The Barbell Strategy is the perfect embodiment of antifragility. You protect yourself from a single, catastrophic 'death' (total ruin). At the same time, you create a space where you can actively court many small 'deaths'—failed experiments, small financial losses, rejected ideas—on the aggressive side, knowing that the potential gains from a single success far outweigh the sum of all the small failures.

--------------------------------------------------------------------------------

Conclusion: Choose Your Death

The central lesson of antifragility is that true strength does not come from avoiding volatility, pain, and disorder. It comes from building systems and lives that know how to use them as fuel. We are not washing machines that wear down with use; we are organic, living systems that require stressors to thrive. Our efforts to create a perfectly smooth, predictable, and safe world are at odds with our fundamental nature.

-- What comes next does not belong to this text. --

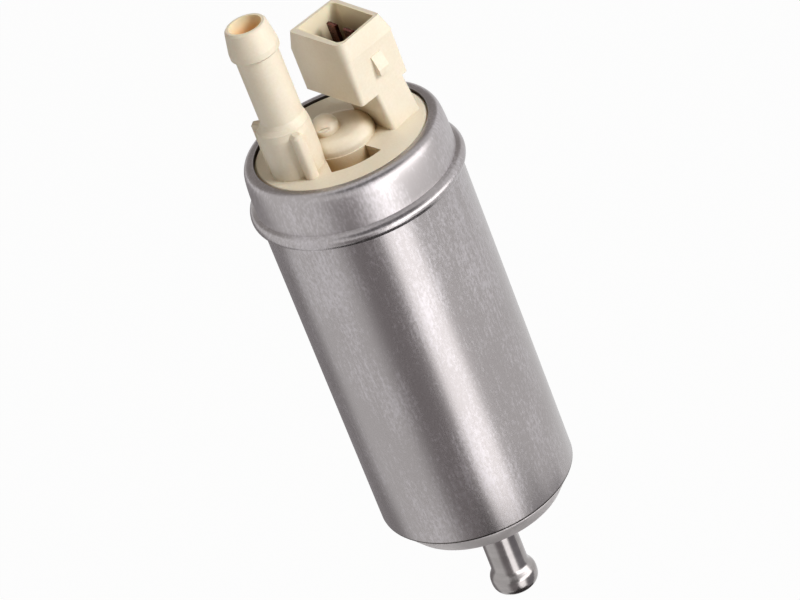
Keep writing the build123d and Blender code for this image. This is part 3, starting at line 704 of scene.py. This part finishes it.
def wound_wire_tree():
    """Round wire wound about an upright line. Its end turns lie nearly flat."""
    tree = bpy.data.node_groups.new("wound_wire", "GeometryNodeTree")
    for label, kind, value in (
        ("Coil Radius", "NodeSocketFloat", 0.0018),
        ("Wire Radius", "NodeSocketFloat", 0.0003),
        ("Height", "NodeSocketFloat", 0.007),
        ("Turns", "NodeSocketFloat", 6.0),
        ("End Turns", "NodeSocketFloat", 0.75),
        ("Foot", "NodeSocketVector", (0, 0, 0)),
    ):
        socket = tree.interface.new_socket(label, in_out="INPUT", socket_type=kind)
        socket.default_value = value
    tree.interface.new_socket("Geometry", in_out="OUTPUT", socket_type="NodeSocketGeometry")
    given = tree.nodes.new("NodeGroupInput").outputs

    spiral = tree.nodes.new("GeometryNodeCurveSpiral")
    feed(tree, spiral.inputs["Resolution"], steps_per_turn)
    feed(tree, spiral.inputs["Rotations"], given["Turns"])
    feed(tree, spiral.inputs["Start Radius"], given["Coil Radius"])
    feed(tree, spiral.inputs["End Radius"], given["Coil Radius"])
    feed(tree, spiral.inputs["Height"], 0.0)

    # Each turn rises by a closed turn's height, and the room that is left goes to the middle turns
    along = tree.nodes.new("GeometryNodeSplineParameter").outputs["Factor"]
    wire_across = math_node(tree, "MULTIPLY", given["Wire Radius"], wire_pitch)
    closed = math_node(tree, "MULTIPLY", wire_across, given["Turns"])
    room = math_node(tree, "SUBTRACT", given["Height"], wire_across)
    room = math_node(tree, "SUBTRACT", room, closed)
    flat = math_node(tree, "DIVIDE", given["End Turns"], given["Turns"])
    rise = ramp(tree, along, flat, math_node(tree, "SUBTRACT", 1.0, flat), "LINEAR")
    lift = math_node(tree, "MULTIPLY", closed, along)
    lift = math_node(tree, "ADD", lift, math_node(tree, "MULTIPLY", room, rise))
    lift = math_node(tree, "ADD", lift, given["Wire Radius"])
    upward = tree.nodes.new("ShaderNodeCombineXYZ")
    feed(tree, upward.inputs[2], lift)
    placed = tree.nodes.new("GeometryNodeSetPosition")
    feed(tree, placed.inputs["Geometry"], spiral.outputs[0])
    feed(tree, placed.inputs["Offset"], vector_node(tree, "ADD", upward.outputs[0], given["Foot"]))

    ring = tree.nodes.new("GeometryNodeCurvePrimitiveCircle")
    feed(tree, ring.inputs["Resolution"], wire_sides)
    feed(tree, ring.inputs["Radius"], given["Wire Radius"])
    wire = tree.nodes.new("GeometryNodeCurveToMesh")
    wire.inputs["Fill Caps"].default_value = True
    feed(tree, wire.inputs["Curve"], placed.outputs[0])
    feed(tree, wire.inputs["Profile Curve"], ring.outputs[0])
    smooth = tree.nodes.new("GeometryNodeSetShadeSmooth")
    feed(tree, smooth.inputs["Geometry"], wire.outputs[0])
    real = tree.nodes.new("GeometryNodeRealizeInstances")
    feed(tree, real.inputs["Geometry"], smooth.outputs[0])
    feed(tree, tree.nodes.new("NodeGroupOutput").inputs["Geometry"], real.outputs[0])
    return tree


wound_wire = wound_wire_tree()


def grown_piece(name, tree, values, slot):
    """Piece that keeps the plain mesh of a tree with the given inputs."""
    piece = bpy.data.objects.new(name, bpy.data.meshes.new(name + "_seed"))
    scene.collection.objects.link(piece)
    modifier = piece.modifiers.new("growth", "NODES")
    modifier.node_group = tree
    names = {item.name: item.identifier for item in tree.interface.items_tree if item.in_out == "INPUT"}
    for label, value in values.items():
        modifier[names[label]] = value
    bpy.context.view_layer.update()
    grown = piece.evaluated_get(bpy.context.evaluated_depsgraph_get())
    mesh = bpy.data.meshes.new_from_object(grown)
    piece.modifiers.remove(modifier)
    piece.data = mesh
    mesh.name = name
    mesh.materials.clear()
    mesh.materials.append(materials[slot])
    return piece


def wound_piece(name, replaced, axis, low, top, coil_r, wire_r, turns, end_turns, slot):
    """Spring or coil on an upright axis between two heights, in millimetres, for its solid."""
    values = {
        "Coil Radius": coil_r / 1000,
        "Wire Radius": wire_r / 1000,
        "Height": (top - low) / 1000,
        "Turns": float(turns),
        "End Turns": float(end_turns),
        "Foot": (axis[0] / 1000, axis[1] / 1000, low / 1000),
    }
    piece = grown_piece(name, wound_wire, values, slot)
    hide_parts(replaced)
    return piece


def build_spring(name, replaced, axis, low, top, coil_r, wire_r, turns):
    """Spring of spring steel on an upright axis, its placing baked into its mesh."""
    spring = wound_piece(name, replaced, axis, low, top, coil_r, wire_r, turns, spring_end_turns,
                         "spring_steel")
    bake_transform(spring)


def build_wound_pieces():
    for side, axis in brush_axes.items():
        build_spring(f"brush_spring_wire_{side}", f"brush_spring_{side}", axis, low=30.4, top=35.6,
                     coil_r=1.75, wire_r=0.25, turns=4.5)
    build_spring("valve_spring_wire", "valve_spring", valve_axis, low=39.2, top=46.2,
                 coil_r=1.9, wire_r=0.25, turns=5.5)
    build_spring("relief_spring_wire", "relief_spring", relief_axis, low=-40.0, top=-34.75,
                 coil_r=1.5, wire_r=0.22, turns=4.5)
    for side, axis in choke_axes.items():
        solid = f"choke_coil_{side}"
        low, top = (corner.z * 1000 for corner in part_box(solid))
        coil = wound_piece(f"choke_wire_{side}", solid, axis, low, top, coil_r=1.85, wire_r=0.32,
                           turns=6, end_turns=0.5, slot="winding_copper")
        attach(coil, "housing")


build_wound_pieces()


# Every solid gets the finish of its own material
slot_of = {part["node"]: part["material_slot"] for part in frame["record"]["subparts"]}
for node_name, node in frame["nodes"].items():
    node.data.materials.clear()
    node.data.materials.append(materials[slot_of[node_name]])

A life insulated from failure, pain, and loss is not a life at all; it is a sterile simulation. In our quest to eliminate every minor death, we forfeit the very volatility that makes us grow, that deepens our character, and that ultimately gives life its meaning. The choice is not if we will break, but how. Will you shatter catastrophically from a sheltered existence, or will you choose the thousand small deaths that allow you to be reborn, stronger, every single day?

So, ask yourself: What part of your life have you made too safe, and what small 'death' could you embrace this week to be reborn stronger?